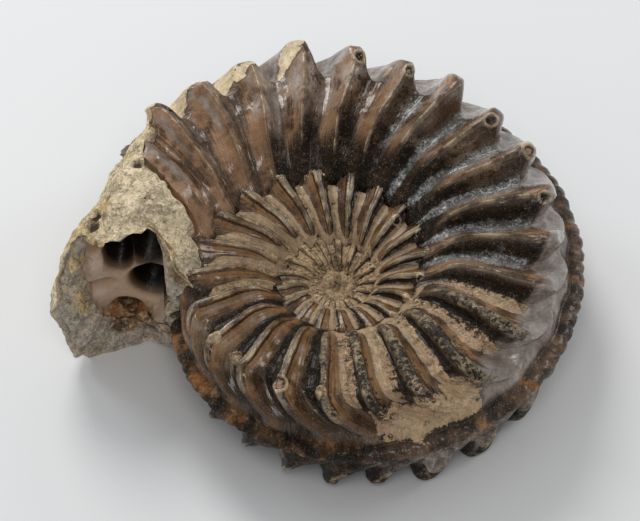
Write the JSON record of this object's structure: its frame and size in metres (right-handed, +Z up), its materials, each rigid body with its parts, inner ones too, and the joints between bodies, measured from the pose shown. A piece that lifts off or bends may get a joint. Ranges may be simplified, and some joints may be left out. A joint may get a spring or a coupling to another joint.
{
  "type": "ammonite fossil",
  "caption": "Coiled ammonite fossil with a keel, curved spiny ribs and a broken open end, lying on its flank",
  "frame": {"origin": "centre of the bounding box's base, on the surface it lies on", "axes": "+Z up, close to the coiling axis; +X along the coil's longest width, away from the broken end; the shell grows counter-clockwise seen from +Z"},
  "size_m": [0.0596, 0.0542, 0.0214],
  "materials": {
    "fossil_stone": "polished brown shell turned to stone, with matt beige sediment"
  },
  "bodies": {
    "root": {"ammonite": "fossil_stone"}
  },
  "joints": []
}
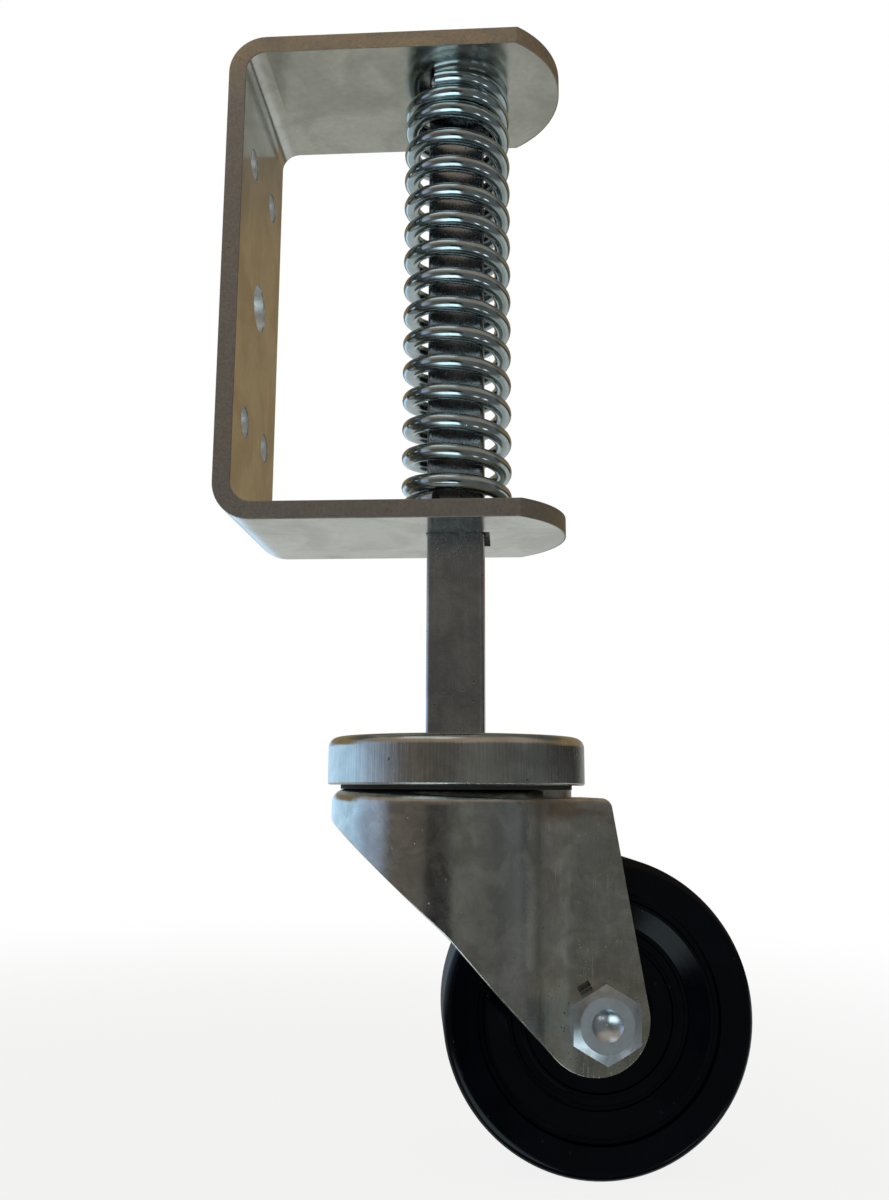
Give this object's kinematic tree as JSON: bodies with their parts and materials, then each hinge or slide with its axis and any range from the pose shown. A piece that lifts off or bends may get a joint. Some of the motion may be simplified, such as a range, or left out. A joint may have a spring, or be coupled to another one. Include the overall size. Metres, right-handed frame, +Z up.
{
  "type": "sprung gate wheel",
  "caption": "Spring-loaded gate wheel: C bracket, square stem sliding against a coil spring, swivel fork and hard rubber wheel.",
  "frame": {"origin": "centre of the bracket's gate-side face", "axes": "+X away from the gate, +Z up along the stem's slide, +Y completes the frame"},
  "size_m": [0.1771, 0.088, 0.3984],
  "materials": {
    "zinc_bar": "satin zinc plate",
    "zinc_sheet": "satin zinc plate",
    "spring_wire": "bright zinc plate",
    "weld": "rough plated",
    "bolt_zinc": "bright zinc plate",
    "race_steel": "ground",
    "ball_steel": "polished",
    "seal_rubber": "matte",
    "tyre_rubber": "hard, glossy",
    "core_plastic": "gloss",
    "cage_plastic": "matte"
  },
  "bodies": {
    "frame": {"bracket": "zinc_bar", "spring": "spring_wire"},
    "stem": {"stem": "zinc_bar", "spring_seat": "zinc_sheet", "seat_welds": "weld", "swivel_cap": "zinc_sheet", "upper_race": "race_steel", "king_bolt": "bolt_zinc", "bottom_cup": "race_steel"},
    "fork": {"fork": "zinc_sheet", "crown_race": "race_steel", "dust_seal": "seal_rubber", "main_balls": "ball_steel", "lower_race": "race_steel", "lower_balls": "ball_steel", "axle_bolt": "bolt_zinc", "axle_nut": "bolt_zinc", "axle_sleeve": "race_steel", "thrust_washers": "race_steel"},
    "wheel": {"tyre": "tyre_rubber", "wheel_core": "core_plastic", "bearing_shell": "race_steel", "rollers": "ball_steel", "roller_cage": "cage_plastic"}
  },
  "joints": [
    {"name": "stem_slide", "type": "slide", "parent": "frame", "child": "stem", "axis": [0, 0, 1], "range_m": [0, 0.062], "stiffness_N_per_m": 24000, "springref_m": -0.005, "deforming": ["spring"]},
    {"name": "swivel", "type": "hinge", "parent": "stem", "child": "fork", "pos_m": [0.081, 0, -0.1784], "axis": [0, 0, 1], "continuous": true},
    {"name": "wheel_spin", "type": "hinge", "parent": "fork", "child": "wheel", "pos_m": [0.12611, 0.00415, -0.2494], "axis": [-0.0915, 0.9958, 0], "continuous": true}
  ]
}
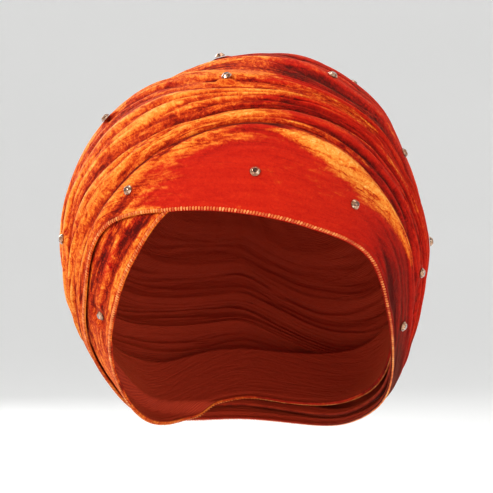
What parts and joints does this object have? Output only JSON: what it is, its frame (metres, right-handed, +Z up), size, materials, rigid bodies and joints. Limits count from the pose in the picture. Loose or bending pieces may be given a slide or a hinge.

● ● ● ● ●

EXERCISE AIM: Restate the whole of the material exactly.

FULL OUTPUT:
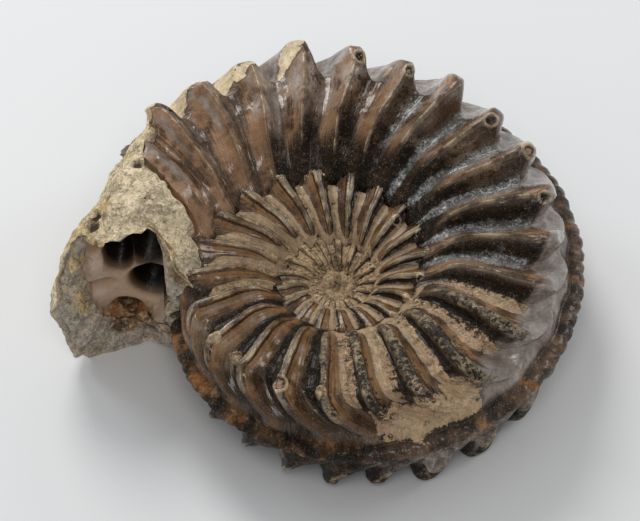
Write the JSON record of this object's structure: its frame and size in metres (right-handed, +Z up), its materials, each rigid body with its parts, inner ones too, and the joints between bodies, measured from the pose shown. A piece that lifts off or bends may get a joint. Ranges may be simplified, and some joints may be left out. A joint may get a spring or a coupling to another joint.
{
  "type": "ammonite fossil",
  "caption": "Coiled ammonite fossil with a keel, curved spiny ribs and a broken open end, lying on its flank",
  "frame": {"origin": "centre of the bounding box's base, on the surface it lies on", "axes": "+Z up, close to the coiling axis; +X along the coil's longest width, away from the broken end; the shell grows counter-clockwise seen from +Z"},
  "size_m": [0.0596, 0.0542, 0.0214],
  "materials": {
    "fossil_stone": "polished brown shell turned to stone, with matt beige sediment"
  },
  "bodies": {
    "root": {"ammonite": "fossil_stone"}
  },
  "joints": []
}
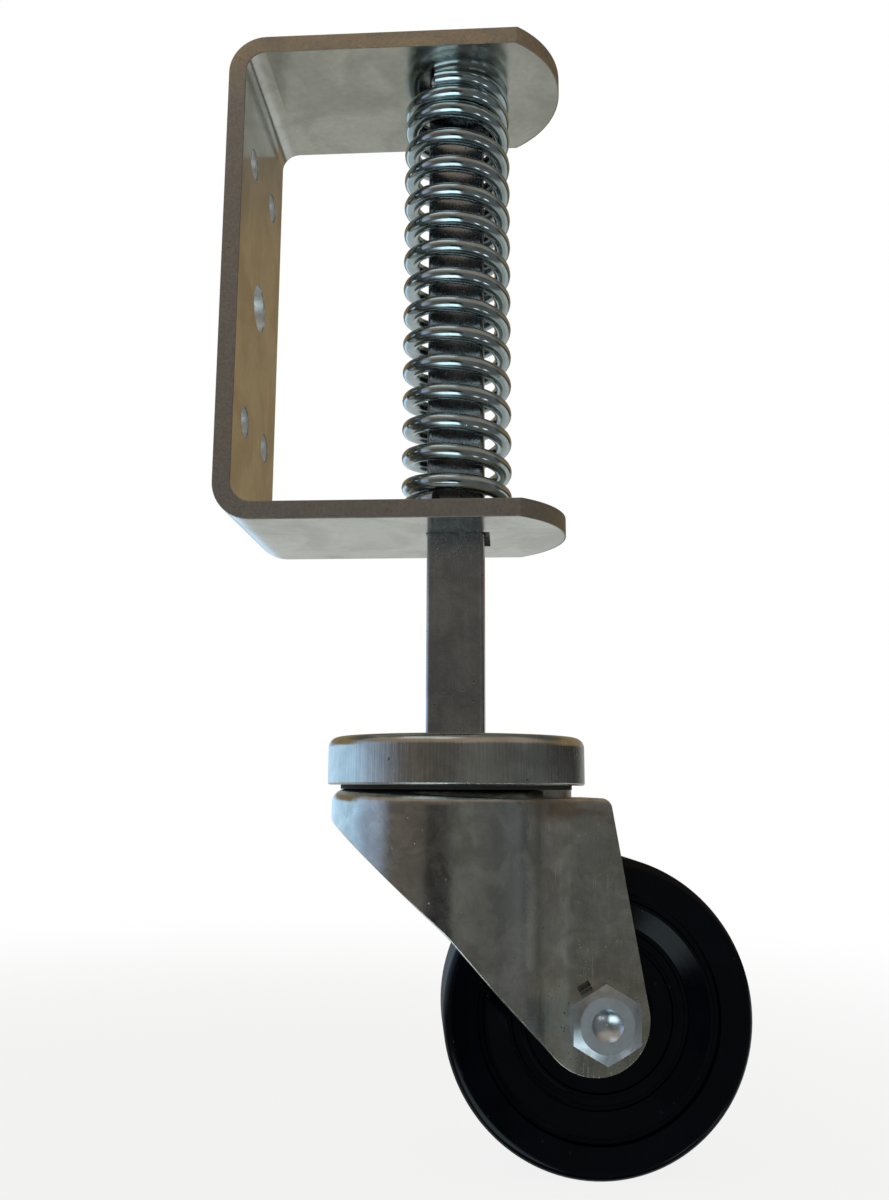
Give this object's kinematic tree as JSON: bodies with their parts and materials, then each hinge or slide with its axis and any range from the pose shown. A piece that lifts off or bends may get a joint. Some of the motion may be simplified, such as a range, or left out. A joint may have a spring, or be coupled to another one. Include the overall size. Metres, right-handed frame, +Z up.
{
  "type": "sprung gate wheel",
  "caption": "Spring-loaded gate wheel: C bracket, square stem sliding against a coil spring, swivel fork and hard rubber wheel.",
  "frame": {"origin": "centre of the bracket's gate-side face", "axes": "+X away from the gate, +Z up along the stem's slide, +Y completes the frame"},
  "size_m": [0.1771, 0.088, 0.3984],
  "materials": {
    "zinc_bar": "satin zinc plate",
    "zinc_sheet": "satin zinc plate",
    "spring_wire": "bright zinc plate",
    "weld": "rough plated",
    "bolt_zinc": "bright zinc plate",
    "race_steel": "ground",
    "ball_steel": "polished",
    "seal_rubber": "matte",
    "tyre_rubber": "hard, glossy",
    "core_plastic": "gloss",
    "cage_plastic": "matte"
  },
  "bodies": {
    "frame": {"bracket": "zinc_bar", "spring": "spring_wire"},
    "stem": {"stem": "zinc_bar", "spring_seat": "zinc_sheet", "seat_welds": "weld", "swivel_cap": "zinc_sheet", "upper_race": "race_steel", "king_bolt": "bolt_zinc", "bottom_cup": "race_steel"},
    "fork": {"fork": "zinc_sheet", "crown_race": "race_steel", "dust_seal": "seal_rubber", "main_balls": "ball_steel", "lower_race": "race_steel", "lower_balls": "ball_steel", "axle_bolt": "bolt_zinc", "axle_nut": "bolt_zinc", "axle_sleeve": "race_steel", "thrust_washers": "race_steel"},
    "wheel": {"tyre": "tyre_rubber", "wheel_core": "core_plastic", "bearing_shell": "race_steel", "rollers": "ball_steel", "roller_cage": "cage_plastic"}
  },
  "joints": [
    {"name": "stem_slide", "type": "slide", "parent": "frame", "child": "stem", "axis": [0, 0, 1], "range_m": [0, 0.062], "stiffness_N_per_m": 24000, "springref_m": -0.005, "deforming": ["spring"]},
    {"name": "swivel", "type": "hinge", "parent": "stem", "child": "fork", "pos_m": [0.081, 0, -0.1784], "axis": [0, 0, 1], "continuous": true},
    {"name": "wheel_spin", "type": "hinge", "parent": "fork", "child": "wheel", "pos_m": [0.12611, 0.00415, -0.2494], "axis": [-0.0915, 0.9958, 0], "continuous": true}
  ]
}
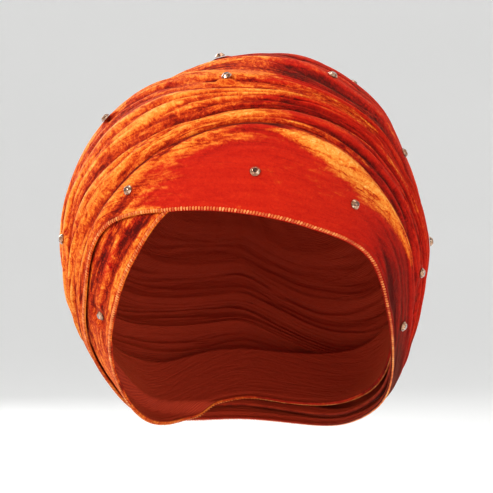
What parts and joints does this object have? Output only JSON: what it is, its frame (metres, right-handed, +Z up), size, materials, rigid bodies and joints. Limits count from the pose in the picture. Loose or bending pieces may be given a slide or a hinge.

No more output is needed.